I am not. What I am challenging is the process, not the party.
A perfect example is the Labor government in NSW.
When they came to power, they swiftly shut down a raft of vital programs funded by the former Department of Regional NSW, programs that were quietly changing lives for young people in rural and regional areas.
Mentoring schemes, skills development, and youth leadership initiatives were scrapped almost overnight.
Not because they were failing, but because they had been set up under a different political banner.
That is not reform, that is vandalism.
And before anyone thinks this is an attack on Labor, let us be clear. The Liberal and National parties have been just as guilty.
Remember Barnaby Joyce’s push to decentralise government agencies by relocating them into his own electorate?
The idea was sold as supporting the regions, but the outcome was a hollowed-out public service.
Staff refused to relocate, expertise was lost, and millions were wasted on temporary contractors and consultants.
The agencies involved became weaker, not stronger, and the real losers were the farmers and rural communities who needed skilled, experienced support - not a shell of an agency run from a half-empty office hundreds of kilometres away from Parliament House.
There are career public servants still trying to work out what job title they are supposed to have.
The bigger the change looks on paper, the more it feels like 'something is happening'.
In reality, the actual work on the ground grinds to a halt.
Energy that should go towards delivering better services is instead wasted on finding new logos and rewriting organisational charts.
This is not about blue or red. It is about the chronic addiction to 'optics over outcomes'.

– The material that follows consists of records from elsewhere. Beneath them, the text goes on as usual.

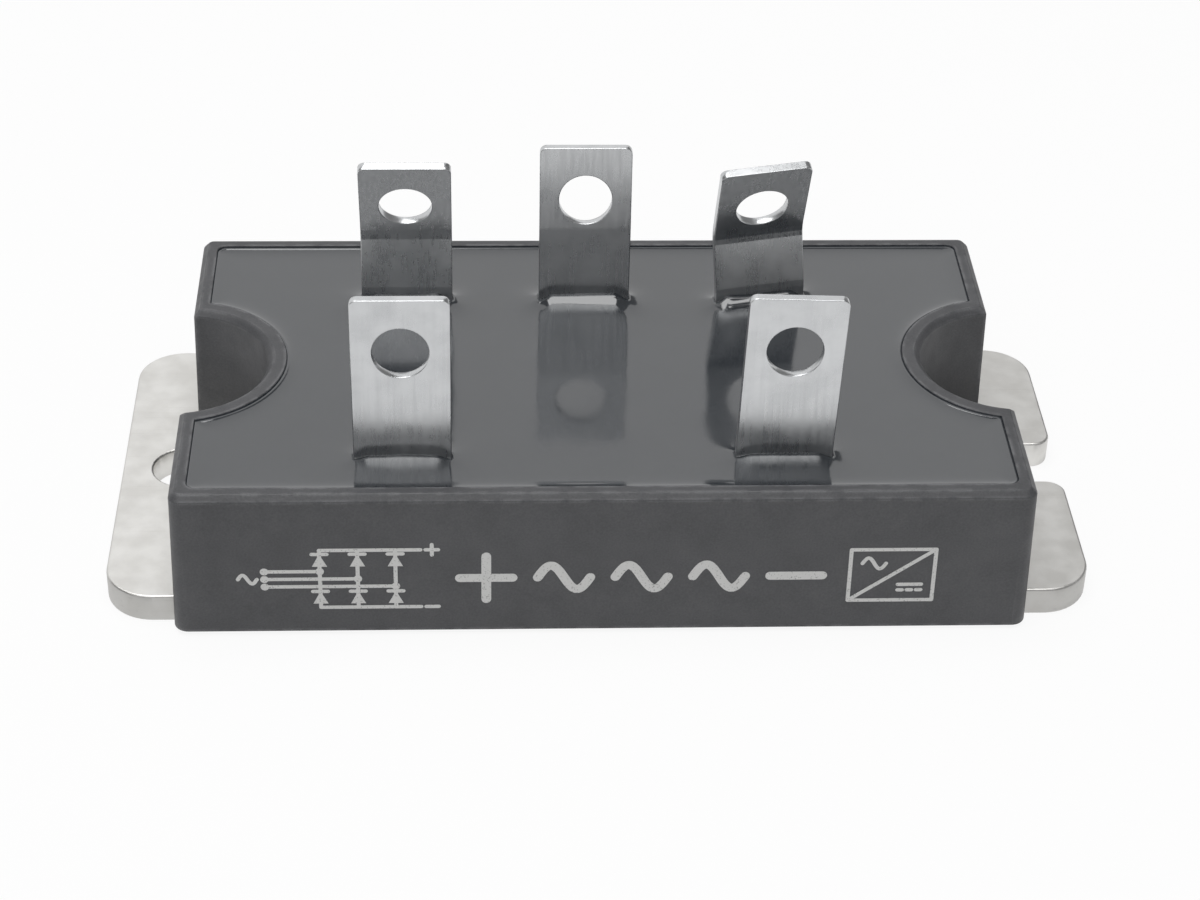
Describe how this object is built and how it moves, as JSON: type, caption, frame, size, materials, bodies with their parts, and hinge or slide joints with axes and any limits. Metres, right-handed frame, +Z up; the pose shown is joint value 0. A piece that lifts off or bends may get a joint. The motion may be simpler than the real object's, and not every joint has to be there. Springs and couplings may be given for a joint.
{
  "type": "three-phase bridge rectifier module",
  "caption": "Potted rectangular case on a metal base plate with a screw ear at each end, a half-round recess above each ear, and upright flat tabs with round holes on top.",
  "frame": {"origin": "middle of the base plate's underside, on the mounting face", "axes": "+X along the case, from the closed ear to the slotted ear; +Y from the two-tab row to the three-tab row; +Z up, out of the mounting face"},
  "size_m": [0.0806, 0.04, 0.0282],
  "materials": {
    "plate_metal": "pale satin metal",
    "case_plastic": "dark grey moulded plastic, satin",
    "resin": "dark grey cast resin, glossy",
    "gel": "soft clear silicone, hidden",
    "ceramic": "white alumina, hidden",
    "silicon": "grey silicon, hidden",
    "copper": "bare copper, hidden",
    "plated_copper": "bright tin-plated copper"
  },
  "bodies": {
    "root": {"base_plate": "plate_metal", "case_shell": "case_plastic", "resin_fill": "resin", "silicone_gel": "gel", "copper_backing": "copper", "ceramic_substrate": "ceramic", "plus_land": "copper", "minus_land": "copper", "input_land_1": "copper", "input_land_2": "copper", "input_land_3": "copper", "upper_chip_1": "silicon", "upper_chip_2": "silicon", "upper_chip_3": "silicon", "lower_chip_1": "silicon", "lower_chip_2": "silicon", "lower_chip_3": "silicon", "jumper_1": "copper", "jumper_2": "copper", "jumper_3": "copper", "minus_bus": "copper", "plus_terminal": "plated_copper", "minus_terminal": "plated_copper", "input_terminal_1": "plated_copper", "input_terminal_2": "plated_copper", "input_terminal_3": "plated_copper"}
  },
  "joints": []
}
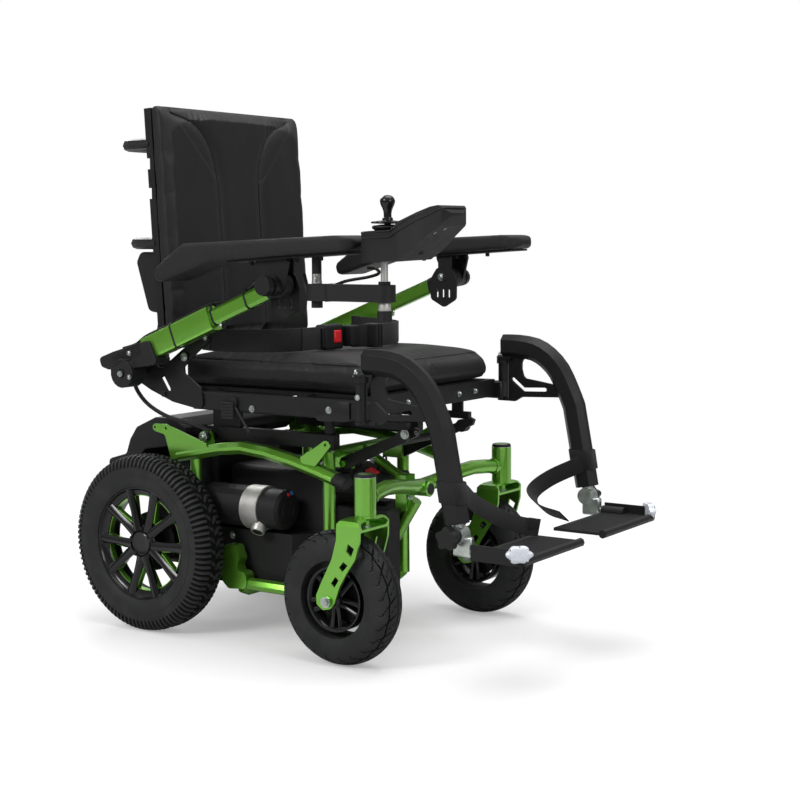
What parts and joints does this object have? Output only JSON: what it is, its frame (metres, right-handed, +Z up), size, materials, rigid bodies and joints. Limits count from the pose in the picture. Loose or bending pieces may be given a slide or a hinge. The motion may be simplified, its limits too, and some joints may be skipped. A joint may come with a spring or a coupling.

It is about a political culture where dismantling the past is valued more than building the future.
And the real losers are the people who rely on services that do not make headlines.
Young people in country towns who were finally getting a leg up.
Farmers trying to deal with biosecurity risks. Local communities fighting to hold onto their hospitals, their schools, their chances.
Every time a government wastes millions rearranging the deckchairs, it is our lives, not theirs, that are made harder.
The challenge for all of us is to stop falling for it.
Let's stop cheering when our team gets into power and starts tearing down everything built by the last one.
Ask instead, who benefits? Who loses?
And what good work might we be throwing away, just because it came from the 'wrong' side?
The answer, too often, is that the work we need most is the first to go.